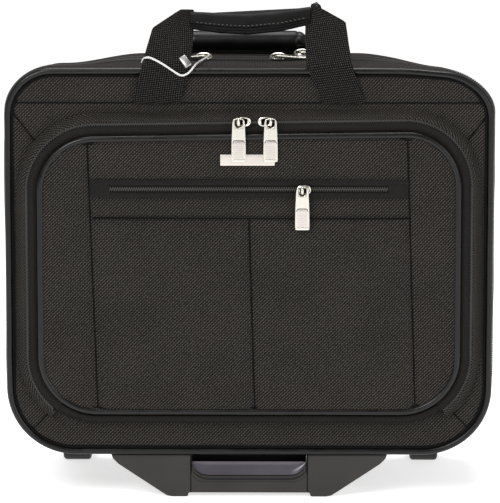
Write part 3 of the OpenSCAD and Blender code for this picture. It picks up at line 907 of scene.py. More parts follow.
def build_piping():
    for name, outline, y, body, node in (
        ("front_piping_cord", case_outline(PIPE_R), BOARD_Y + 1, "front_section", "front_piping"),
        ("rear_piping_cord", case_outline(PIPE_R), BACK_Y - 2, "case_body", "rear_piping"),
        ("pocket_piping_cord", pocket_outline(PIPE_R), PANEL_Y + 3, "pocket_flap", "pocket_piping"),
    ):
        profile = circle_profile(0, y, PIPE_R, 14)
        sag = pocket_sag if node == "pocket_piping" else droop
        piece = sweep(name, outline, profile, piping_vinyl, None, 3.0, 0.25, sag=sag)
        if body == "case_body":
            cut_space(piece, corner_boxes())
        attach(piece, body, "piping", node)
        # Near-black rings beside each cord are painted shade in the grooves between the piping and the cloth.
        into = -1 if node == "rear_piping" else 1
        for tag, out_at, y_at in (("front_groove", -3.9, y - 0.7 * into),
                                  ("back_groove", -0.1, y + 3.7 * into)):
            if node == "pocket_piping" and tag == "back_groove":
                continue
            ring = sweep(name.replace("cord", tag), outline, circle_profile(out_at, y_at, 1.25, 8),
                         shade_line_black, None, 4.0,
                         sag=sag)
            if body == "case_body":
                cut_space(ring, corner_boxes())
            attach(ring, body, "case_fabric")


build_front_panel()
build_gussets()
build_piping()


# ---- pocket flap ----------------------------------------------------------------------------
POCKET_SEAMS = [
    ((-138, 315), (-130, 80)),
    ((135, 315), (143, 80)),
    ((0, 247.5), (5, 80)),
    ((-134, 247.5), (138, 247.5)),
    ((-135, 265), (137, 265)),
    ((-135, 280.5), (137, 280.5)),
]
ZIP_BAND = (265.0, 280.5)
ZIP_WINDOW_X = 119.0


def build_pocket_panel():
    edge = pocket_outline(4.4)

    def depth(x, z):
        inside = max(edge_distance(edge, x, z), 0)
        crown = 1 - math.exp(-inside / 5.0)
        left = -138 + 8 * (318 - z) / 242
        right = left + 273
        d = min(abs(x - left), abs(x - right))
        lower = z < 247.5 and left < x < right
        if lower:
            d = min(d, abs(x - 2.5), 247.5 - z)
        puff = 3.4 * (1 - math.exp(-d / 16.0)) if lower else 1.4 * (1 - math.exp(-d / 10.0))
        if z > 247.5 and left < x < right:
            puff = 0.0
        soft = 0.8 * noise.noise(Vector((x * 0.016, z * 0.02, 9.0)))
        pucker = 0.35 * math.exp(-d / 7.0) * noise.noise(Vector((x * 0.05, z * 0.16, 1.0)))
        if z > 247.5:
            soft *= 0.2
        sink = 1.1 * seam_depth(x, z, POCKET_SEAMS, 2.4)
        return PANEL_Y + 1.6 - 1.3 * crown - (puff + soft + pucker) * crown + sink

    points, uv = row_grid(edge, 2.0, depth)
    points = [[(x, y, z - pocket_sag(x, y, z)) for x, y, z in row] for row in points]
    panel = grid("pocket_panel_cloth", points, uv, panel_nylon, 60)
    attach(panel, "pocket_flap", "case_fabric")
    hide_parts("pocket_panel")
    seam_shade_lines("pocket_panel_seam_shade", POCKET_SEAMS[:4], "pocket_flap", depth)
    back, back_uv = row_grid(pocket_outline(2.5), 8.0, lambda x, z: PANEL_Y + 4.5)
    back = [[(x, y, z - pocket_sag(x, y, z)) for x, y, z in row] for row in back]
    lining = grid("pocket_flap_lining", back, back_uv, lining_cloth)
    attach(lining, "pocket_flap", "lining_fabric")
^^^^
WHAT IS BEING ASKED: Go back to the listing above and please repeat it exactly.

SOLVED EXERCISE:
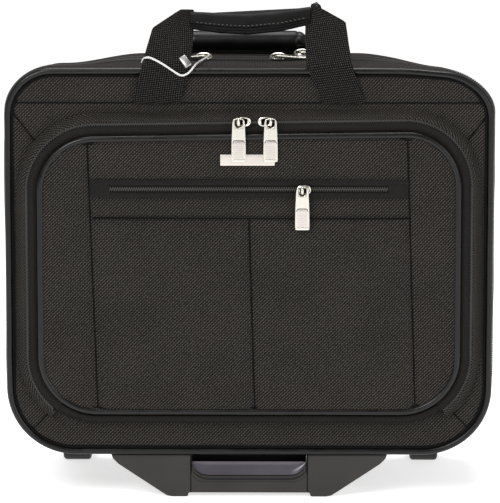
Write part 3 of the OpenSCAD and Blender code for this picture. It picks up at line 907 of scene.py. More parts follow.
def build_piping():
    for name, outline, y, body, node in (
        ("front_piping_cord", case_outline(PIPE_R), BOARD_Y + 1, "front_section", "front_piping"),
        ("rear_piping_cord", case_outline(PIPE_R), BACK_Y - 2, "case_body", "rear_piping"),
        ("pocket_piping_cord", pocket_outline(PIPE_R), PANEL_Y + 3, "pocket_flap", "pocket_piping"),
    ):
        profile = circle_profile(0, y, PIPE_R, 14)
        sag = pocket_sag if node == "pocket_piping" else droop
        piece = sweep(name, outline, profile, piping_vinyl, None, 3.0, 0.25, sag=sag)
        if body == "case_body":
            cut_space(piece, corner_boxes())
        attach(piece, body, "piping", node)
        # Near-black rings beside each cord are painted shade in the grooves between the piping and the cloth.
        into = -1 if node == "rear_piping" else 1
        for tag, out_at, y_at in (("front_groove", -3.9, y - 0.7 * into),
                                  ("back_groove", -0.1, y + 3.7 * into)):
            if node == "pocket_piping" and tag == "back_groove":
                continue
            ring = sweep(name.replace("cord", tag), outline, circle_profile(out_at, y_at, 1.25, 8),
                         shade_line_black, None, 4.0,
                         sag=sag)
            if body == "case_body":
                cut_space(ring, corner_boxes())
            attach(ring, body, "case_fabric")


build_front_panel()
build_gussets()
build_piping()


# ---- pocket flap ----------------------------------------------------------------------------
POCKET_SEAMS = [
    ((-138, 315), (-130, 80)),
    ((135, 315), (143, 80)),
    ((0, 247.5), (5, 80)),
    ((-134, 247.5), (138, 247.5)),
    ((-135, 265), (137, 265)),
    ((-135, 280.5), (137, 280.5)),
]
ZIP_BAND = (265.0, 280.5)
ZIP_WINDOW_X = 119.0


def build_pocket_panel():
    edge = pocket_outline(4.4)

    def depth(x, z):
        inside = max(edge_distance(edge, x, z), 0)
        crown = 1 - math.exp(-inside / 5.0)
        left = -138 + 8 * (318 - z) / 242
        right = left + 273
        d = min(abs(x - left), abs(x - right))
        lower = z < 247.5 and left < x < right
        if lower:
            d = min(d, abs(x - 2.5), 247.5 - z)
        puff = 3.4 * (1 - math.exp(-d / 16.0)) if lower else 1.4 * (1 - math.exp(-d / 10.0))
        if z > 247.5 and left < x < right:
            puff = 0.0
        soft = 0.8 * noise.noise(Vector((x * 0.016, z * 0.02, 9.0)))
        pucker = 0.35 * math.exp(-d / 7.0) * noise.noise(Vector((x * 0.05, z * 0.16, 1.0)))
        if z > 247.5:
            soft *= 0.2
        sink = 1.1 * seam_depth(x, z, POCKET_SEAMS, 2.4)
        return PANEL_Y + 1.6 - 1.3 * crown - (puff + soft + pucker) * crown + sink

    points, uv = row_grid(edge, 2.0, depth)
    points = [[(x, y, z - pocket_sag(x, y, z)) for x, y, z in row] for row in points]
    panel = grid("pocket_panel_cloth", points, uv, panel_nylon, 60)
    attach(panel, "pocket_flap", "case_fabric")
    hide_parts("pocket_panel")
    seam_shade_lines("pocket_panel_seam_shade", POCKET_SEAMS[:4], "pocket_flap", depth)
    back, back_uv = row_grid(pocket_outline(2.5), 8.0, lambda x, z: PANEL_Y + 4.5)
    back = [[(x, y, z - pocket_sag(x, y, z)) for x, y, z in row] for row in back]
    lining = grid("pocket_flap_lining", back, back_uv, lining_cloth)
    attach(lining, "pocket_flap", "lining_fabric")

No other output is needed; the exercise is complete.